Elecciones inaplazables

A estas alturas, mientras escribo este artículo, Catalunya tiene un Gobierno provisional, sin presidente y con un control parlamentario raquítico vía Diputación Permanente. Un Gobierno que, a pesar de esta situación, se ha visto obligado a prorrogar medidas que limitan la libertad de empresa, el derecho a reunión y la libertad de movimientos para intentar reducir contagios de Covid-19, evitar la saturación hospitalaria y minimizar los muertos . Como no podía ser de otro modo, este Gobierno no sabe ni morirse.

Que el TSJC haya dejado en suspenso el decreto de suspensión de la convocatoria electoral es normal. Es normal porque las elecciones, de hecho, no las convocó el Gobierno, sino que fueron resultado de los plazos legalmente establecidos cuando deja de haber presidente y no se consigue invertir otro. Que la legislación contemple estos plazos automáticos es precisamente para evitar que los gobiernos se eternicen, asegurando de facto la democracia.

El ejecutivo no puede decidir no convocar elecciones. Llega un punto en que las elecciones se convocan de forma automática. Poder decidir la fecha concreta de las elecciones considerando la evolución de la pandemia es una buena idea para intentar minimizar el posible impacto sobre la salud pública y asegurar la tranquilidad de todos a la hora de ir a votar. Pero Junts y ERC decidieron renunciar a la potestad de convocar elecciones (probablemente el elemento de poder más efectivo del que puede disponer un presidente de la Generalitat).
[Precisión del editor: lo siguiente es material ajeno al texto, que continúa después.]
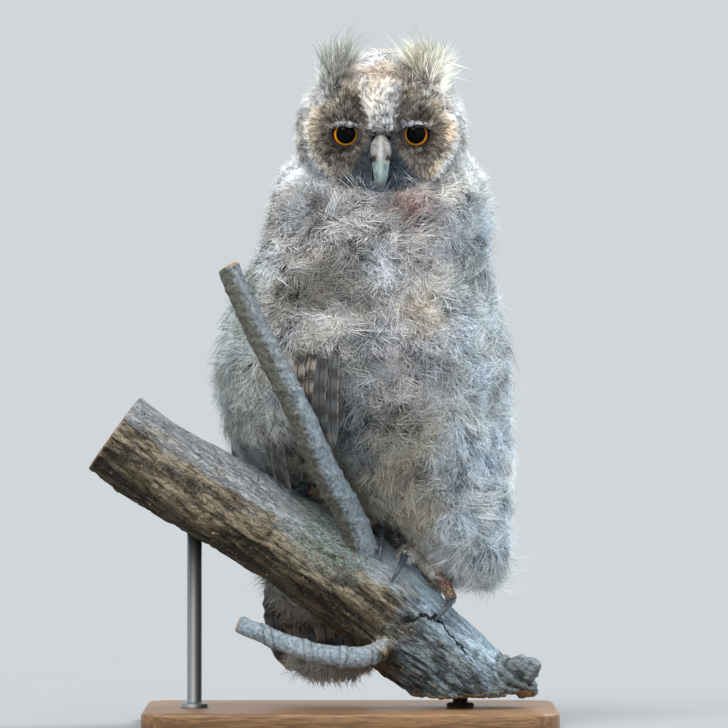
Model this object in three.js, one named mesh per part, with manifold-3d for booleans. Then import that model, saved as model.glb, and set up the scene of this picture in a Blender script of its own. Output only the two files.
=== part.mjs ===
// Fledgling long-eared owl on a cut length of branch, held by a plain display stand.
// Millimetres, +Z up. The owl looks along -Y, and left and right are the owl's own, so its right is at -X.
import * as THREE from 'three';
import { mergeVertices } from 'three/addons/utils/BufferGeometryUtils.js';
import Module from 'manifold-3d';

const wasm = await Module();
wasm.setup();

// Driving dimensions
const GAP = 0.3; // clearance that touching pieces keep
const TRUNK_GAP = 0.5; // the same, measured level, where the trunk's side slopes
const FAR = 600; // longer than the whole model, for cutting boxes

// Stand
const BASE = { width: 196, depth: 132, thickness: 9, corner: 14 };
const ROD_RADIUS = 3.5;
const LEFT_ROD_X = -74;
const RIGHT_ROD_X = 52;

// Perch: the axis of the branch lies in one upright plane
const PERCH_Y = -8;
const SAWN_END_Z = 14.5; // the lower end is sawn level
const BRANCH = [
  { x: -112, z: 139.5, radius: 21 },
  { x: -92, z: 125, radius: 21.2 },
  { x: -60, z: 106, radius: 21.5 },
  { x: -27, z: 86.5, radius: 22.5 },
  { x: 9, z: 63, radius: 24.5 },
  { x: 34, z: 39.5, radius: 23 },
  { x: 55, z: 22, radius: 21.5 },
  { x: 90, z: -12, radius: 21 },
];
const KNOT = { x: 79, y: -16, z: 27, radius: 10 };
const STUB = { from: [-99, -20, 105], to: [-128, -27, 99], radius: 3.6, tipRadius: 2 };
const SHOOT = [
  [6, -22, 84],
  [-1, -34, 102],
  [-12, -52, 122],
  [-24, -66, 150],
  [-44, -69, 189],
  [-57, -66, 217],
];
const SHOOT_RADIUS = { root: 7.4, end: 5.2 };
const TWIG = [
  [24, -22, 43],
  [8, -31, 34.5],
  [-14, -34, 35.5],
  [-34, -35, 42],
  [-53, -35, 50],
];
const TWIG_RADIUS = { root: 5.4, end: 4.1 };

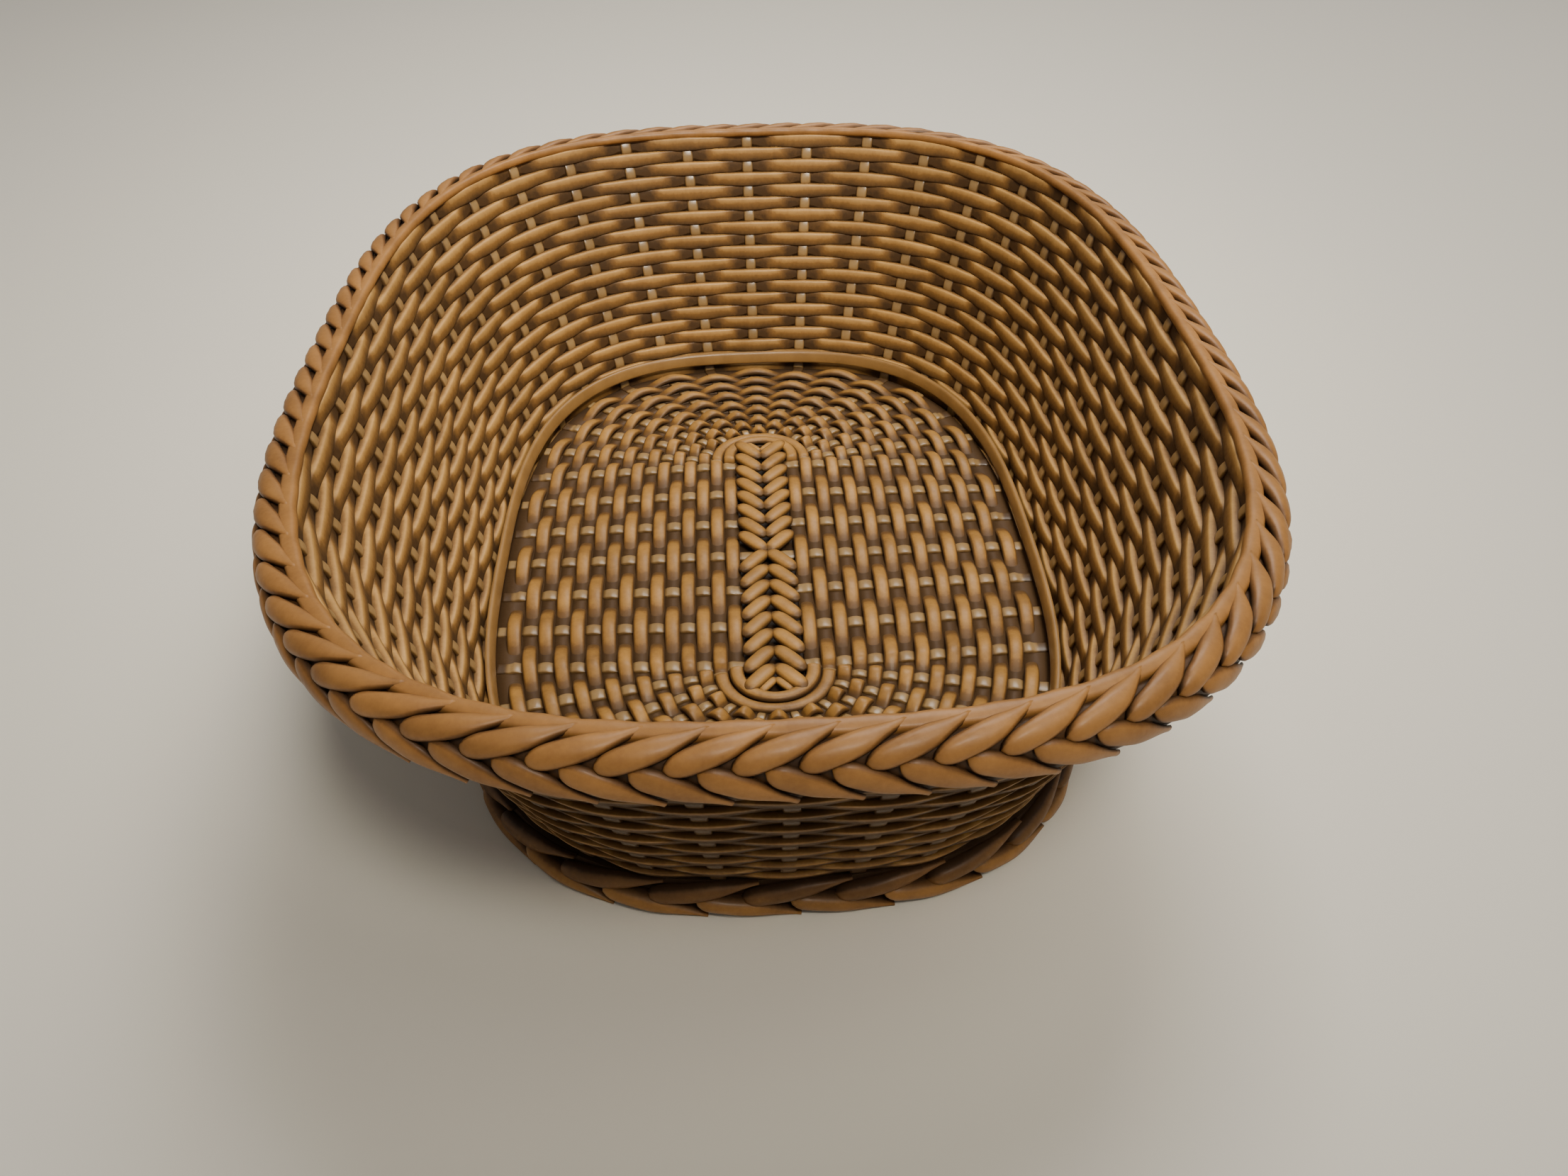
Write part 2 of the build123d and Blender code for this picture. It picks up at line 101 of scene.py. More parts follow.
@dataclass(frozen=True)
class Finish:
    """One finish of the basket: a light high colour over dark antiquing and painted shade.

    Args:
        tone: Which finish it is.
        high: Colour of the rubbed high places, linear RGB.
        body: Colour between the high places and the darkest colour.
        wash_and_shade: Darkest colour, of the antiquing in the recesses and of the painted shade.
        roughness: Roughness of the high places.
        coat: Weight of the clear varnish.
        bias: Extra darkening added all over the finish, 0 to 1.
        grain: Strength of the fine surface grain.
    """

    tone: Tone
    high: tuple[float, float, float]
    body: tuple[float, float, float]
    wash_and_shade: tuple[float, float, float]
    roughness: float = 0.48
    coat: float = 0.08
    bias: float = 0.0
    grain: float = 0.35

    def material(self) -> bpy.types.Material:
        """Builds the finish's material.

        Returns:
            The new material, with its shader nodes in place.
        """
        made = bpy.data.materials.new(f"{self.tone.value}_finish")
        made.use_nodes = True
        tree = Wiring(made.node_tree)
        tree.clear()
        # Each point's level of antiquing and painted shade, stored on the meshes
        wash_and_shade = tree.add("ShaderNodeAttribute", attribute_name="wash_and_shade")
        tint = tree.add("ShaderNodeAttribute", attribute_name="tint")
        place = tree.add("ShaderNodeTexCoord")
        antique_and_shade = tree.add("ShaderNodeGroup", node_tree=antique_and_shade_group())
        tree.feed(antique_and_shade, {"Place": place.outputs["Object"], "Wash And Shade": wash_and_shade.outputs["Fac"],
                            "Tint": tint.outputs["Fac"], "High Colour": (*self.high, 1),
                            "Body Colour": (*self.body, 1), "Wash And Shade Colour": (*self.wash_and_shade, 1),
                            "Bias": self.bias, "High Roughness": self.roughness})
        grain = tree.add("ShaderNodeGroup", node_tree=grain_group())
        tree.feed(grain, {"Place": place.outputs["Object"], "Wash And Shade": wash_and_shade.outputs["Fac"],
                          "Strength": self.grain})
        shader = tree.add("ShaderNodeBsdfPrincipled")
        shader.inputs["Coat Weight"].default_value = self.coat
        shader.inputs["Coat Roughness"].default_value = 0.22
        shader.inputs["IOR"].default_value = 1.40
        tree.link(antique_and_shade.outputs["Colour"], shader.inputs["Base Color"])
        tree.link(antique_and_shade.outputs["Roughness"], shader.inputs["Roughness"])
        tree.link(grain.outputs["Normal"], shader.inputs["Normal"])
        out = tree.add("ShaderNodeOutputMaterial")
        tree.link(shader.outputs["BSDF"], out.inputs["Surface"])
        return made


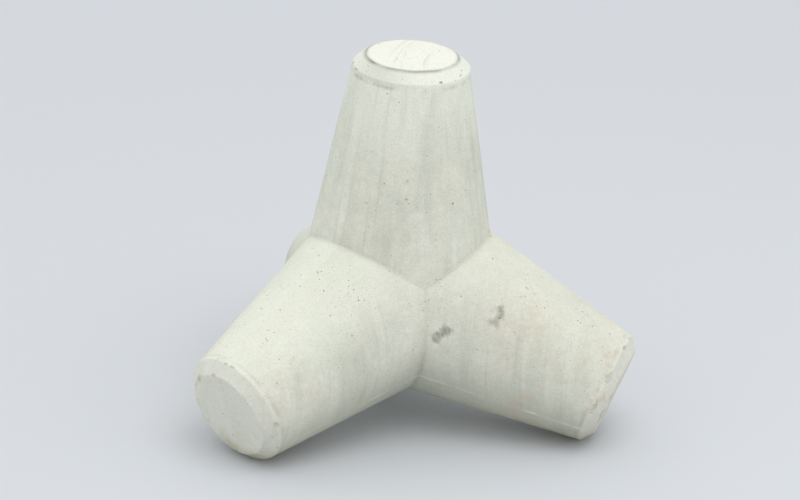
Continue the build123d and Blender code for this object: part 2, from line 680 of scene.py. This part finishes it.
# %% [markdown]
# Rain runs down a wall, and a trowel leaves arcs.  Both leave long narrow streaks, so both are
# drawn with one noise texture, stretched along the streak.  It needs to know where across and
# where along a streak each point lies, so that is stored as well, as three numbers per point.
# On the upright leg a streak keeps its place round the axis, and on a lower leg it keeps its
# level distance along the leg.  On the trowelled end it keeps its distance from the worker.

# %% Direction of the streaks
level_axes = leg_axes * (1, 1, 0)
side_axes = np.cross((0, 0, 1), leg_axes)

# The second number only sets the lower legs and the trowelled face apart from each other
between_legs, trowelled_apart = 5.0, 30
streak_place = np.column_stack((
    np.einsum("nk,nk->n", points, level_axes[leg]),
    between_legs * leg,
    points[:, 2],
))
formed_end = on_flat & ~on_upright
streak_place[formed_end, 0] = np.einsum("nk,nk->n", points, side_axes[leg])[formed_end]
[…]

Era más importante permitir que el presidente Torra pudiera terminar su legislatura intentando hacernos creer que es un mártir de la causa independentista por no retirar a tiempo una pancarta del balcón del Palau de la Generalitat.

También era importante que el partido del presidente, Junts, se reordenase e hiciese todo su proceso de primarias para decidir candidatos. Así pues, para preservar los intereses particulares de Torra y de Junts, quien acabará decidiendo la fecha de las elecciones será el TSJC.

Ante este último ridículo de nuestro Gobierno, la maquinaria de los dos partidos se ha puesto en marcha. Hay dos versiones. En primer lugar la del juntismo, que, con su legendaria capacidad de sacudirse las pulgas sobre todo lo que pasa en el Gobierno, atribuyó el fracaso a ERC. Olvidan, o lo hacen ver, que la maniobra de Torra es también responsabilidad suya y que el gabinete jurídico de la Generalitat que ha asesorado en la redacción del decreto de suspensión depende de la consejería de Presidencia, en manos de Meritxell Budó. La segunda versión de argumentarios para intentar justificar las medidas cautelares del TSJC es hablar de 155 encubierto (véase el tuit de Oriol Junqueras del 19 de enero). Ahora resultará que cualquier decisión de cualquier tribunal contra decisiones de la Generalitat será un ataque a la democracia y el autogobierno, como si pudiera actuar al margen de la ley y sin control por parte de los tribunales porque España es muy mala.

Estamos hablando de democracia y de elecciones. El problema es grave, y presenta una dinámica de fondo muy peligrosa que se ha ido incrementando en los últimos años: la idiotización de los debates y de la política catalana en general. Desde 2017, la política catalana se ha ido degradando hasta donde la quería el Estado: reducida a debates locales y localistas.

Estamos secuestrados por una mezcla de burócratas con ínfulas semirevolucionarias, por un lado, y de activistas semirevolucionarios con aspiraciones de burócratas, por otro. Desde la perspectiva de un soberanista, ser un país normal implica también tener discusiones sobre los grandes temas del mundo y aportar nuestra visión.

Pero tenemos unos partidos tan profundamente desideologizados que han externalizado los grandes temas al Estado y a Europa, como si no fueran con nosotros, como si nos hubiéramos creído que la Generalitat y el Parlament son sólo gestorías de miserias y no espacios de poder con capacidad de configurar debates profundos. Esta doctrina no sólo desprestigia las instituciones, sino que representa un insulto a la inteligencia -y al bolsillo- de los ciudadanos.

Sólo nos queda esperar que el resultado de las elecciones, bien por la vía de cambiar mayorías, bien por la entrada de nuevas voces en el Parlamento, consiga romper esta dinámica absurda y relanzar la política catalana.